Di usianya yang masih terbilang muda, bapak dari tiga orang putera ini sudah menjadi tenaga ekspatriat di Komite Internasional Palang Merah (ICRC). Memulai karirnya sebagai staf Teknologi Informasi (TI) di ICRC Jakarta pada tahun 2001 dan hanya dalam hitungan bulan ia sudah bertanggung jawab untuk menjadi TI regional yang membawahi ICRC delegasi di Filipina, Malaysia, Indonesia dan Timor Leste. Kini ia telah menjadi tenaga ekspatriat ICRC dan menjalankan misinya di Juba, Sudan Selatan.
Mengenal dunia kemanusiaan sejak kecil
Menganggap kegiatan palang merah merupakan hal yang kurang jantan, ia lantas mengambil ekstra kurikuler pecinta alam. “Rambut gondrong, kulit hitam dan bawa barang berat, menurut saya pada saat itu seperti itulah sosok seorang laki-laki seharusnya. Palang Merah Remaja (PMR) itu adalah kegiatan anak perempuan.” Ujarnya sambil tertawa. “Namun kejadian dimana guru Bahasa Inggris saya, yang mana pada saat itu beliau adalah pembina PMR di sekolah, memberikan nilai merah di Raport saya, dengan alasan karena saya tidak mempunyai sikap yang baik, memang saya nakal sekali ketika sekolah dulu. Demi mengambil hati beliau, saya masuk ekstra kurikuler PMR, dan akhirnya malah mencintai dunia itu hingga sekarang.”
Ketika Sekolah Menengah Atas (SMA) ia kembali mengikuti ekstra kurikuler pecinta alam, bersama teman-temannya, ia berpetualang ke luar kota menumpang truk yang ia temukan di tengah jalan. “Berjalan-jalan dengan menggunakan biaya yang minim, berpetualang naik truk dengan teman-teman, melihat tempat baru, dan bertemu dengan orang-orang baru di perjalanan, merupakan kebanggaan dan hobi saya dari dulu.” Kenangnya. “Dari situlah saya melihat bahwa ICRC ternyata cocok dengan jiwa petualang saya.”
Hobi dan cita-cita
Dari hobinya yang suka melihat tempat-tempat baru dan bercita-cita untuk keliling dunia, akhirnya Budi memilih untuk mengambil jurusan TI. “Bagaimana caranya mengetahui dunia luas tanpa kita harus bergerak banyak? Disini saya menemukan cara yang sangat cocok, yaitu dengan menggunakan komputer, kita tidak perlu bergerak banyak tapi kita bisa mengetahui tempat-tempat di seluruh dunia.” Paparnya. “Namun ternyata bekerja dengan ICRC memberikan saya kesempatan untuk melihat dunia tidak hanya dari layar komputer, melainkan langsung mengalaminya sendiri.”

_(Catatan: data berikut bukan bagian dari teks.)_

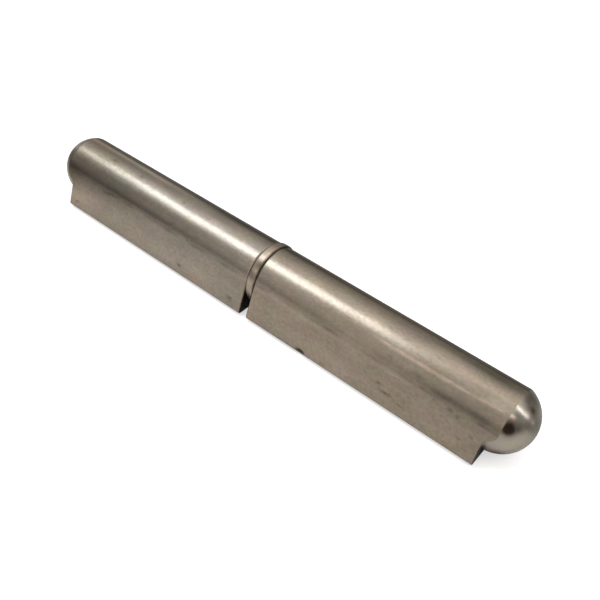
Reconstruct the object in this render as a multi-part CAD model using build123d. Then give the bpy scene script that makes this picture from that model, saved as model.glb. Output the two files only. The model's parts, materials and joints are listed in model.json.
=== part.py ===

Bergabung di ICRC Jakarta pada bulan Agustus 2001, dengan tugas utama menjadi staf TI di Indonesia. Namun tak lama setelah itu, tepatnya pada bulan Februari 2002, ICRC membuka kantor delegasi di Malaysia. Budi ditugaskan untuk membantu ICRC Malaysia, dan akhirnya juga bertanggung jawab terhadap delegasi tersebut. Kemudian pada Juni 2002, ICRC di Filipina mengurangi posisi tenaga ekspatriatnya, maka ia juga diminta untuk bertanggung jawab terhadap delegasi ICRC di Filipina. Sejak saat itulah, Budi bertanggung jawab sebagai TI Regional yang membawahi empat delegasi sekaligus, ICRC di Filipina, Malaysia, Indonesia dan Timor Leste. Pada tahun 2011, Budi akhirnya resmi menjadi tenaga ekspatriat dan melaksanakan misi pertamanya di Sana’a, Yaman.
“Dalam setiap pekerjaan selalu ada kecocokan dalam diri kita, saya melihat bekerja dengan palang merah ini merupakan tempat yang cocok bagi saya.” Tuturnya. “Bekerja di daerah konflik itu sangat sulit, terbatasnya akses kita untuk bergerak, semua kegiatan selalu dipantau, belum lagi bahaya terkena sasaran tembak oleh pihak-pihak yang bertikai. Namun rasa dibutuhkan ketika bekerja dan ketika berhasil membantu orang yang membutuhkan itu adalah sebuah kepuasan yang tak ternilai bagi saya.”
Menutup percakapan ini, ketika ditanyakan tentang tips dan trik untuk generasi muda agar dapat meraih cita-citanya ia berujar: “Kunci sukses dalam bekerja adalah selalu berikan yang terbaik.”